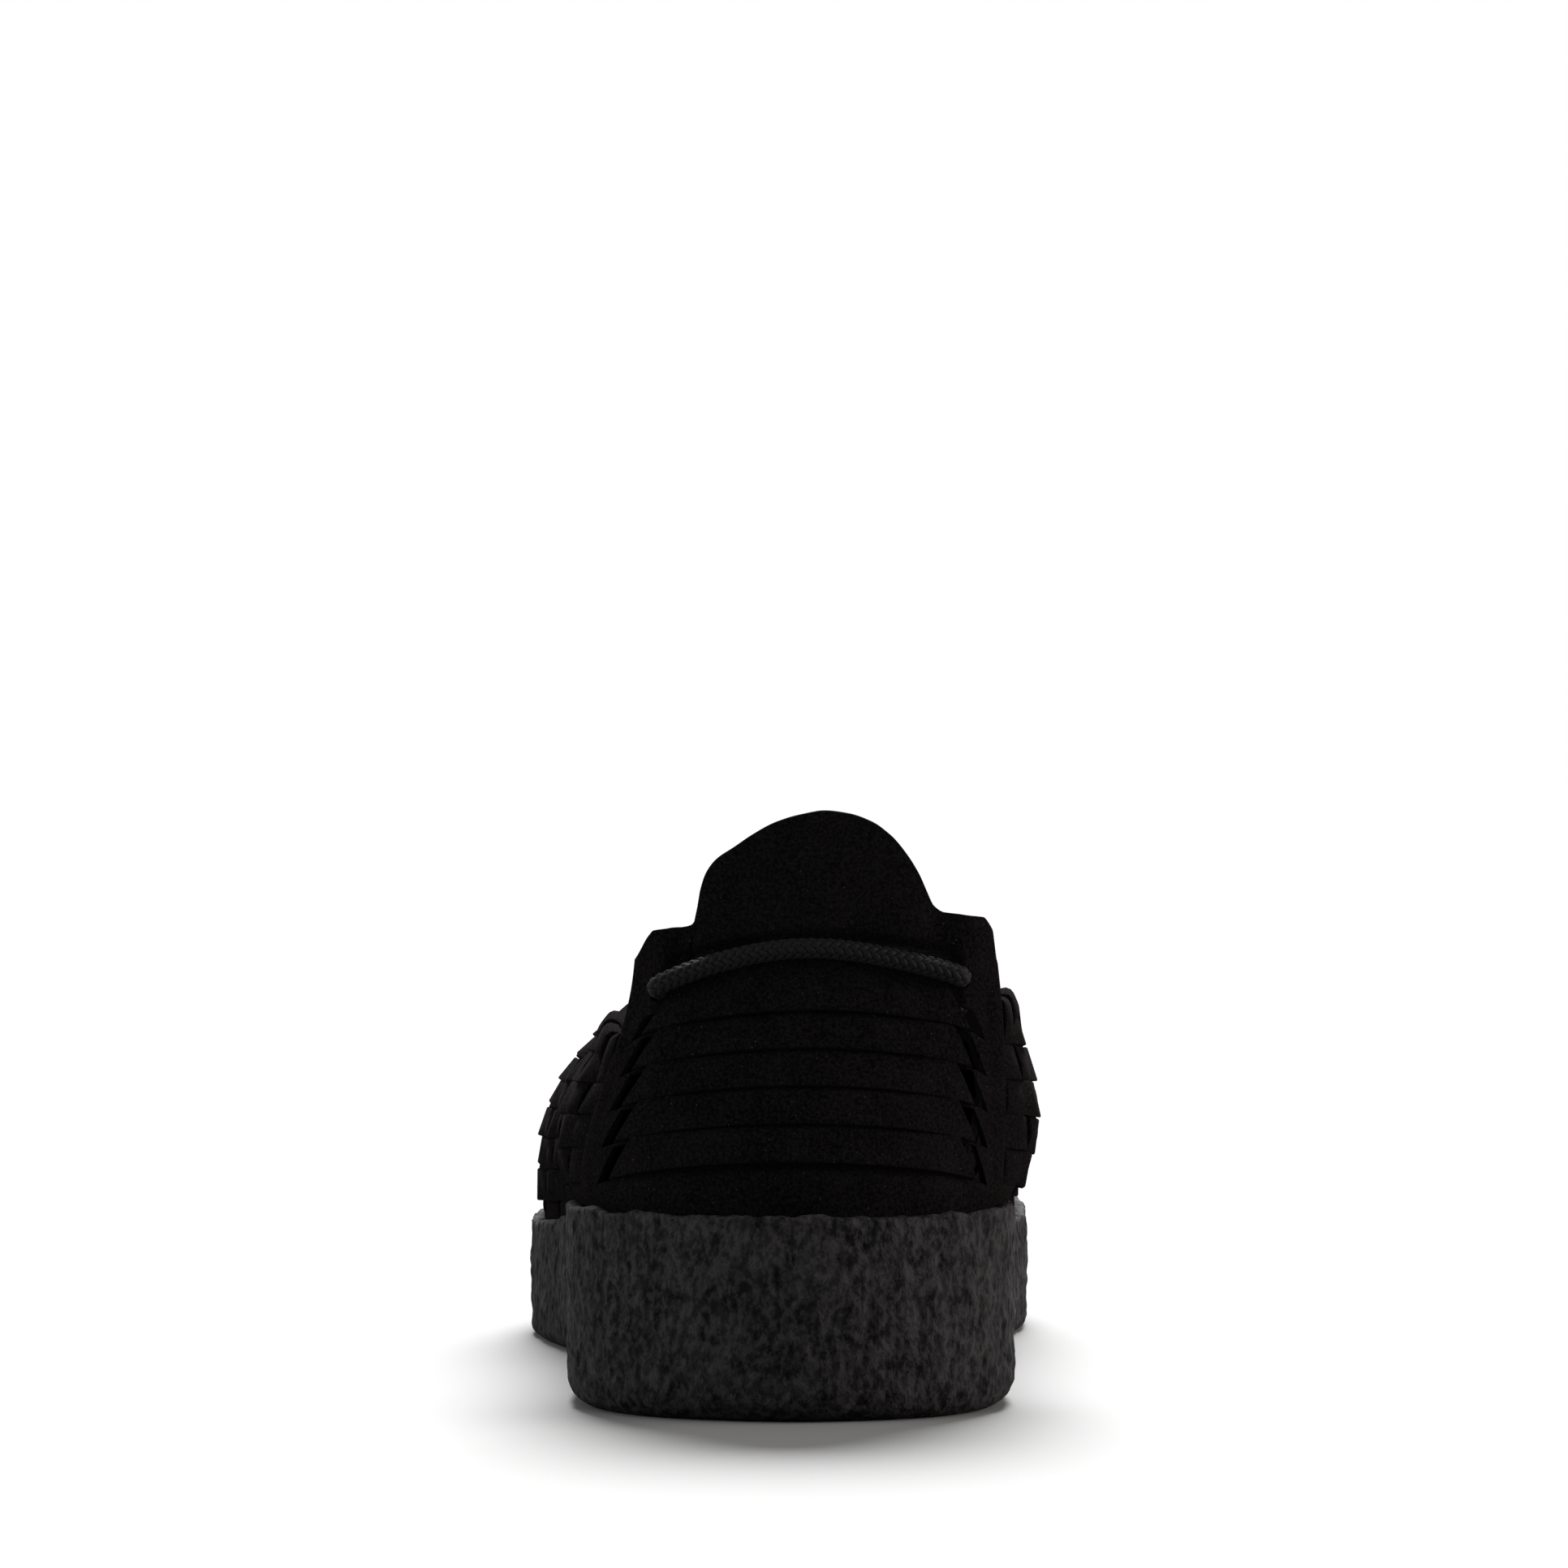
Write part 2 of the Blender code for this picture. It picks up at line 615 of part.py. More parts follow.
def build_outsole(material):
    mesh = bmesh.new()

    def rounding(y):
        return level("edge", y) * EDGE_ROUND

    def bed(y):
        return rim_height(y) - RECESS

    def shoulder(y):
        return ground_height(y) + rounding(y)

    rings = [
        ring_of(mesh, lambda y: rounding(y) * EDGE_REACH, ground_height),
        ring_of(mesh, lambda y: rounding(y) * EDGE_IN, lambda y: ground_height(y) + rounding(y) * EDGE_UP),
        ring_of(mesh, lambda y: 0.0, shoulder),
        ring_of(mesh, lambda y: -WALL_BULGE, lambda y: (shoulder(y) + rim_height(y)) / 2),
        ring_of(mesh, lambda y: 0.0, rim_height),
        ring_of(mesh, lambda y: LIP, rim_height),
        ring_of(mesh, lambda y: LIP, bed),
    ]
    for low, high in zip(rings, rings[1:]):
        join_rings(mesh, low, high)
    cap(mesh, rings[0], True)
    cap(mesh, rings[-1], False)
    bmesh.ops.recalc_face_normals(mesh, faces=mesh.faces)
    bmesh.ops.triangulate(mesh, faces=mesh.faces)
    return new_object("outsole", mesh, material)


def build_insole(material):
    mesh = bmesh.new()

    def under(y):
        return rim_height(y) - RECESS + CLEARANCE

    def brim(y):
        return under(y) + INSOLE_THICKNESS

    rings = [
        ring_of(mesh, lambda y: INSOLE_INSET, under),
        ring_of(mesh, lambda y: INSOLE_INSET, brim),
        ring_of(mesh, lambda y: INSOLE_INSET + CUP_WIDTH, lambda y: brim(y) - INSOLE_CUP),
    ]
    for low, high in zip(rings, rings[1:]):
        join_rings(mesh, low, high)
    cap(mesh, rings[0], True)
    cap(mesh, rings[-1], False)
    bmesh.ops.recalc_face_normals(mesh, faces=mesh.faces)
    bmesh.ops.triangulate(mesh, faces=mesh.faces)
    return new_object("insole", mesh, material)


def cord_point(side, arc, out, drop):
    """A point of the cord, that far outside the heel's face and that far below its middle's height."""
    column = Column(side, arc / side_length(side))
    distance = column.distance_at_height(rim_height(0.0) + CORD_RISE - drop)
    return column.at(distance) + outward_at(column, neighbour_points(column), distance) * out


def build_cord(material):
    """The cord across the heel: out of one eyelet, over the panel and into the other."""
    radius = CORD_DIAMETER / 2
    stand = radius + CLEARANCE + STRIP_RAISE
    corner = HEEL_PANEL + EYELET_EDGE * SLIT_BAND
    turn = (0.5 - EYELET_EDGE) * SLIT_BAND
    eyelet = corner + turn - 3 * CLEARANCE
    points = []
    for side in ("lateral", "medial"):
        edges = [cord_point(side, arc, 0.0, CORD_DROP[side]) for arc in (corner, corner + 2 * turn)]
        half = np.linalg.norm(edges[1] - edges[0]) / 2
        route = [(eyelet, -LEATHER - CORD_TAIL), (eyelet, -LEATHER), (eyelet, 0.0)]
        for degrees in (30, 60):
            bend = math.radians(degrees)
            route.append((corner + turn * math.cos(bend), (half + 3 * CLEARANCE) * math.sin(bend)))
        route.append((corner, stand + 3 * CLEARANCE))
        route += [(share * corner, stand) for share in (0.8, 0.66, 0.52, 0.38, 0.25, 0.12)]
        run = [cord_point(side, arc, out, CORD_DROP[side] * (arc / eyelet) ** 2) for arc, out in route]
        points = run + [cord_point(side, 0.0, stand, 0.0)] if side == "lateral" else points + run[::-1]
    keys = np.concatenate([[0.0], np.cumsum(np.linalg.norm(np.diff(points, axis=0), axis=1))])
    wanted = np.linspace(0, keys[-1], int(keys[-1] / (CORD_STEP * CORD_DIAMETER)))
    smooth = [[smooth_through(keys, np.array(points)[:, k], at) for k in range(3)] for at in wanted]
    data = bpy.data.curves.new("cord", "CURVE")
    data.dimensions = "3D"
    data.bevel_depth = radius
    data.bevel_resolution = 2
    data.use_fill_caps = True
    spline = data.splines.new("POLY")
    spline.points.add(len(smooth) - 1)
    for spot, place in zip(spline.points, smooth):
        spot.co = (*place, 1)
    made = bpy.data.objects.new("cord", data)
    bpy.context.scene.collection.objects.link(made)
    data.materials.append(material)
    return made


def main():
    for old in list(bpy.data.objects):
        bpy.data.objects.remove(old, do_unlink=True)
    suede = new_material("black_suede", (0.012, 0.011, 0.011), 0.95)
    crumb = new_material("crumb_rubber", (0.032, 0.032, 0.035), 0.85)
    lining = new_material("insole_suede", (0.018, 0.017, 0.017), 0.9)
    braid = new_material("braided_cord", (0.022, 0.023, 0.025), 0.7)
    pieces = [build_outsole(crumb), build_insole(lining), build_upper(suede), build_cord(braid)]
    shoe = bpy.data.objects.new("shoe", None)
    bpy.context.scene.collection.objects.link(shoe)
    corners = np.array([v.co for v in pieces[0].data.vertices])
    low, high = corners.min(0), corners.max(0)
    for piece in pieces:
        piece.parent = shoe
    # The origin is on the floor, under the middle of the sole.
    shoe.location = (-(low[0] + high[0]) / 2, -(low[1] + high[1]) / 2, -low[2])


main()
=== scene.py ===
import math

import bpy
import numpy as np
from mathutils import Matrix, Vector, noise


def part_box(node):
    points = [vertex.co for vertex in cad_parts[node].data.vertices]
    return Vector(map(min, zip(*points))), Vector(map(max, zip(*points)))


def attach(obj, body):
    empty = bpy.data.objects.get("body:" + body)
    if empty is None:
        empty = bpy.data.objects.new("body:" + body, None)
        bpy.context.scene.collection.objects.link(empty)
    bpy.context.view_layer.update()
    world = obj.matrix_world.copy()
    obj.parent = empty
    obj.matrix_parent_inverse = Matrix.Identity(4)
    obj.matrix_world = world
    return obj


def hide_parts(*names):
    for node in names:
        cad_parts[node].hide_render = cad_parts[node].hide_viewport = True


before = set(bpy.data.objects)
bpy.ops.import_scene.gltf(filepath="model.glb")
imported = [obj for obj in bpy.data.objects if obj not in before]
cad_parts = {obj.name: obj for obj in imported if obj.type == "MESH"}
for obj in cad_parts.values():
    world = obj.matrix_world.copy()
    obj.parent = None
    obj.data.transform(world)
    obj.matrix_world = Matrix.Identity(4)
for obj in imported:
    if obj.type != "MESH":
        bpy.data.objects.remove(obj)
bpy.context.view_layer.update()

# Camera: level, behind the heel, a long lens
view = {"place": (0.0006, -1.215, 0.1096), "lens": 144.1, "sensor": 36.0}

cameraData = bpy.data.cameras.new("camera")
camera = bpy.data.objects.new("camera", cameraData)
bpy.context.scene.collection.objects.link(camera)
cameraData.lens = view["lens"]
cameraData.sensor_width = view["sensor"]
cameraData.clip_start = 0.01
cameraData.clip_end = 50.0
camera.location = view["place"]
camera.rotation_euler = (math.radians(90), 0, 0)
bpy.context.scene.camera = camera

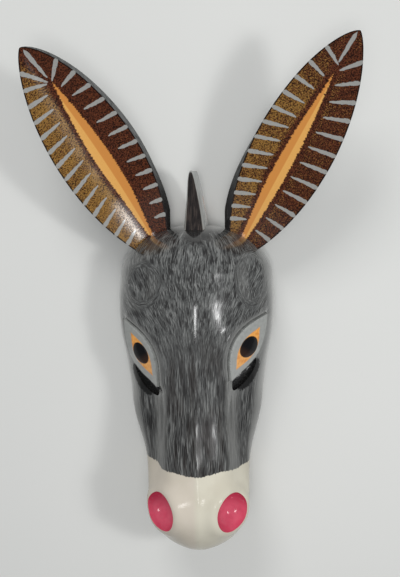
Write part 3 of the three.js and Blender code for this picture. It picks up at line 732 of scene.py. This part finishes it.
class Sheet:
    """A node tree: every call adds one node and gives its output."""

    def __init__(self, tree):
        self.tree = tree

    def node(self, kind, **settings):
        node = self.tree.nodes.new(kind)
        for key, value in settings.items():
            setattr(node, key, value)
        return node

    def feed(self, socket, value):
        if isinstance(value, Wire):
            self.tree.links.new(value.socket, socket)
        else:
            socket.default_value = value

    def result(self, node, output, *values, **named):
        """Feeds a node, in order or by name, and gives one of its outputs."""
        for socket, value in zip(node.inputs, values):
            self.feed(socket, value)
        for key, value in named.items():
            self.feed(node.inputs[key.replace("_", " ")], value)
        return Wire(self, node.outputs[output])

    def source(self, kind, output, **settings):
        return self.result(self.node(kind, **settings), output)

    def math(self, operation, a, b=0.0):
        return self.result(self.node("ShaderNodeMath", operation=operation), 0, a, b)

    def low(self, a, b):
        return self.math("MINIMUM", a, b)

    def high(self, a, b):
        return self.math("MAXIMUM", a, b)

    def vector(self, x, y, z=0.0):
        return self.result(self.node("ShaderNodeCombineXYZ"), 0, x, y, z)

    def parts(self, vector):
        node = self.node("ShaderNodeSeparateXYZ")
        self.feed(node.inputs[0], vector)
        return [Wire(self, socket) for socket in node.outputs]

    def facing(self):
        return self.source("ShaderNodeNewGeometry", "Normal")

    def group(self, name, **values):
        node = self.node("ShaderNodeGroup", node_tree=bpy.data.node_groups[name])
        for key, value in values.items():
            self.feed(node.inputs[key], value)
        return {socket.name: Wire(self, socket) for socket in node.outputs}

    def wear(self, out, colour, roughness, height, strength, depth):
        """Gives a shader its colour, its roughness and its relief, as deep as said in metres."""
        node = self.node("ShaderNodeBump")
        node.inputs["Strength"].default_value = strength
        node.inputs["Distance"].default_value = depth
        self.feed(out["Base Color"], colour)
        self.feed(out["Roughness"], roughness)
        self.feed(out["Normal"], self.result(node, "Normal", Height=height))


def new_group(name, inputs, outputs):
    tree = bpy.data.node_groups.new(name, "ShaderNodeTree")
    for key, kind, value in inputs:
        socket = tree.interface.new_socket(key, in_out="INPUT", socket_type=kind)
        if value is not None:
            socket.default_value = value
    for key, kind in outputs:
        tree.interface.new_socket(key, in_out="OUTPUT", socket_type=kind)
    sheet = Sheet(tree)
    entry = {socket.name: Wire(sheet, socket) for socket in sheet.node("NodeGroupInput").outputs}
    leave = sheet.node("NodeGroupOutput").inputs
    return sheet, entry, leave


NUMBER, VECTOR = "NodeSocketFloat", "NodeSocketVector"
TINY = 0.0001  # keeps what a power is taken of above 0
STROKE_WIDTH, STROKE_STRETCH, STROKE_SHIFT = 4.7, 1.08, 0.1


def brush_group():
    """Dry-brush streaks that run along Y of the given place, in millimetres."""
    sheet, entry, leave = new_group(
        "dry_brush",
        [("Place", VECTOR, None), ("Across", NUMBER, 0.50), ("Along", NUMBER, 9.0)],
        [("Light", NUMBER), ("Dark", NUMBER), ("Height", NUMBER)],
    )
    x, y, _ = sheet.parts(entry["Place"])
    x = x + (entry["Place"].noise(0.03, 1.0) - 0.5) * 4.0
    wide, long = entry["Across"] * 6.0, entry["Along"] * 2.5
    across, along = x / entry["Across"], y / entry["Along"]
    hairs = sheet.vector(across, along).noise(1.0, 2.0, 0.55)
    scratch = sheet.vector(across, along, 9.0).noise(1.0, 2.0, 0.55)
    bands = sheet.vector(x / wide, y / long, 4.0).noise(1.0, 2.0) - 0.5
    loaded = hairs - bands * 0.35
    dry = scratch + bands * 0.35
    sheet.feed(leave["Light"], dry.step(0.5, 0.6))
    sheet.feed(leave["Dark"], loaded.step(0.49, 0.57))
    sheet.feed(leave["Height"], scratch - hairs * 0.5)


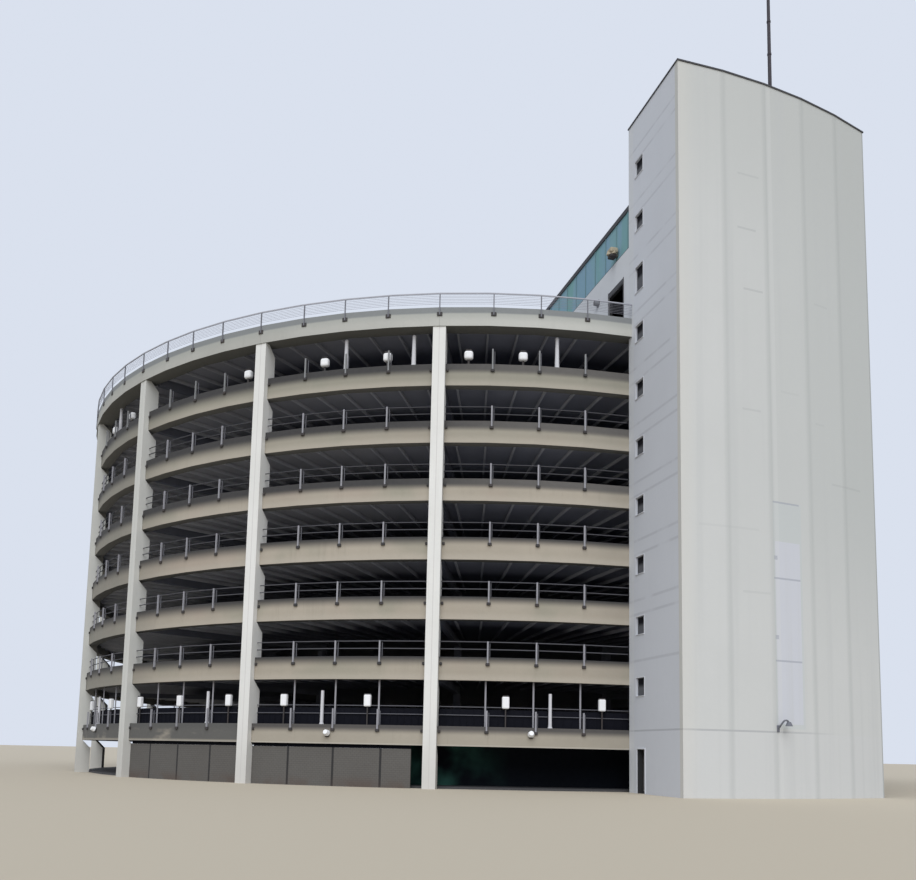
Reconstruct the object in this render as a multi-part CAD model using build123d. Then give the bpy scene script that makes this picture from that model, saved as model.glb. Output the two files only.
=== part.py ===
from build123d import *
import os
from math import cos, degrees, radians, sin

os.makedirs("parts", exist_ok=True)

# Round multi storey car park with a stair tower, made at one tenth of its real size
# Millimetres, +Z up, ground at Z = 0, the front fin stands at -Y

# Plan of the ring
bay_count = 18
facets_per_bay = 4
inner_facets_per_bay = 2
fin_outer_r = 2720
flange_depth = 30
web_depth = 50
fin_width = 62
fin_taper_h = 50
movement_joint = 0.6
seat_gap = 0.3

# Heights of the storeys, to the underside of each edge band
ground_clear_h = 197
first_storey_h = 304
storey_h = 284.5
top_storey_h = 285.5
storey_count = 7

# Edge bands, slabs and the frame that carries them
first_band_h = 91
first_kerb_h = 25
band_h = 108
kerb_h = 33
roof_ring_h = 94
roof_ring_lip = 5
slab_t = 20
ground_slab_t = 10
column_lines = 9
column_inset = 1240
column_w = 40
beam_w = 30
beam_h = 45

# Guard rails, with posts fixed to the faces of the bands and the roof ring
posts_per_bay = 3
post_w = 7
post_h = 74
post_foot_drop = 6
roof_post_h = 72
rail_w = 5

# Ground storey walls
screen_h = 180
screen_t = 20
screen_inset = 12
screen_gap_at_fin = 60
screen_bays = 2
inner_wall_inset = 240
inner_wall_t = 20
inner_wall_overrun = 170

# Stair tower, a wedge that starts on line one and closes with a front of flat panels
tower_line = 1
tower_spread = 20.7
tower_panels = 5
tower_depth = 525
tower_top_z = 3323
base_course_h = 280
tower_wall_t = 28
tower_roof_drop = 50
tower_roof_t = 20
upper_floor_count = 2
cap_h = 7
cap_lip = 4
door_offset = 85
door_w = 80
door_h = 200
window_offset = 75
window_w = 85
window_h = 85
window_count = 10
first_window_z = 485
window_pitch = 285.5
tall_window = 8
tall_window_drop = 34
tall_window_rise = 15
pane_t = 5
mast_r = 5
mast_h = 520
mast_angle = 29.2

# Hall on the roof beside the tower
hall_depth = 1390
hall_wall_t = 20
hall_wall_top_z = 2691
hall_glass_h = 204
hall_glass_t = 8
hall_roof_t = 24
hall_door_offset = 64
hall_door_w = 181
hall_door_head_z = 2536
lamp_offset = 157
lamp_z = 2736
lamp_size = 45

# Values that follow from the ones above
bay_angle = 360 / bay_count
half_bay = radians(bay_angle / 2)
band_r = fin_outer_r - flange_depth
deck_r = band_r - web_depth
column_ring_r = deck_r - column_inset
inner_wall_r = deck_r - inner_wall_inset
tower_front_r = band_r + tower_depth
door_start_r = band_r + door_offset
window_start_r = band_r + window_offset
hall_inner_r = band_r - hall_depth
hall_door_start_r = band_r - hall_door_offset - hall_door_w
lamp_r = band_r - lamp_offset
far_r = 2 * tower_front_r
band_zs = [ground_clear_h, ground_clear_h + first_storey_h]
for storey in range(2, storey_count):
    band_zs.append(band_zs[-1] + storey_h)
roof_ring_z = band_zs[-1] + top_storey_h
roof_top_z = roof_ring_z + roof_ring_h
band_tops = [band_zs[0] + first_band_h] + [z + band_h for z in band_zs[1:]] + [roof_top_z]
deck_tops = [band_tops[0] - first_kerb_h] + [z - kerb_h for z in band_tops[1:]]
roof_deck_z = deck_tops[-1]
fin_lines = [n for n in range(bay_count) if n not in (tower_line, tower_line + 1)]
open_bays = [n for n in range(bay_count) if n != tower_line]
tower_angle = tower_line * bay_angle
tower_end_angle = tower_angle + tower_spread
tower_mid_angle = tower_angle + tower_spread / 2
fin_half_angle = degrees(fin_width / 2 / band_r)


def polar(radius, angle):
    return (radius * sin(radians(angle)), -radius * cos(radians(angle)))


def turned(shape, angle):
    return Rot(0, 0, angle) * shape


def bar_2d(x_low, x_high, r_low, r_high, angle):
    """A rectangle laid out on -Y, from one radius to another, turned to an angle."""
    centre = Pos((x_low + x_high) / 2, -(r_low + r_high) / 2)
    return turned(centre * Rectangle(x_high - x_low, r_high - r_low), angle)


def polygon_2d(radius, facets):
    return RegularPolygon(radius, bay_count * facets, rotation=-90)


def sector_2d(radius, start, end, panels):
    """A sector of a circle whose arc is made of flat panels."""
    step = (end - start) / panels
    rim = [polar(radius, start + n * step) for n in range(panels + 1)]
    return make_face(Polyline((0, 0), *rim, (0, 0)))


def post_angles(bay):
    """Where the posts of a bay stand, evenly spaced between the fins or the tower."""
    start = tower_end_angle if bay == tower_line + 1 else bay * bay_angle + fin_half_angle
    end = (bay + 1) * bay_angle
    if bay != tower_line - 1:
        end -= fin_half_angle
    step = (end - start) / (posts_per_bay + 1)
    return [start + place * step for place in range(1, posts_per_bay + 1)]


def raised(sketch, z_low, z_high):
    return Pos(0, 0, z_low) * extrude(sketch, z_high - z_low)


def save(shapes, name):
    solids = [solid for shape in shapes for solid in shape.solids()]
    export_step(Compound(solids), "parts/" + name + ".step")


# Slabs of the ground, the seven decks and the roof
deck_2d = polygon_2d(deck_r, inner_facets_per_bay)
save([raised(deck_2d, 0, ground_slab_t)], "ground_slab")
for number, top in enumerate(deck_tops[:-1], 1):
    save([raised(deck_2d, top - slab_t, top)], "deck_" + str(number))
save([raised(deck_2d, roof_deck_z - slab_t, roof_deck_z)], "roof_deck")

# Edge bands, one length a bay, parted behind the fins
joints_2d = []
for line in range(bay_count):
    cut = bar_2d(-movement_joint / 2, movement_joint / 2, deck_r / 2, far_r, line * bay_angle)
    joints_2d.append(cut)
band_2d = polygon_2d(band_r, facets_per_bay) - deck_2d - joints_2d
for number, z in enumerate(band_zs, 1):
    save([raised(band_2d, z, band_tops[number - 1])], "fascia_" + str(number))

# Roof ring, which lies over the heads of the fins and stops at the tower
wedge_2d = sector_2d(far_r, tower_angle, tower_end_angle, 1)
beside_tower_2d = wedge_2d - polygon_2d(band_r, facets_per_bay)
roof_ring_2d = polygon_2d(fin_outer_r + roof_ring_lip, facets_per_bay) - deck_2d
roof_ring_2d = roof_ring_2d - joints_2d - beside_tower_2d
roof_ring = raised(roof_ring_2d, roof_ring_z, roof_top_z)
save([roof_ring], "roof_ring")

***

Task description: Search the entries for the word "noise", then list each line that holds it.

Exercise solution:
from mathutils import Matrix, Vector, noise
    x = x + (entry["Place"].noise(0.03, 1.0) - 0.5) * 4.0
    hairs = sheet.vector(across, along).noise(1.0, 2.0, 0.55)
    scratch = sheet.vector(across, along, 9.0).noise(1.0, 2.0, 0.55)
    bands = sheet.vector(x / wide, y / long, 4.0).noise(1.0, 2.0) - 0.5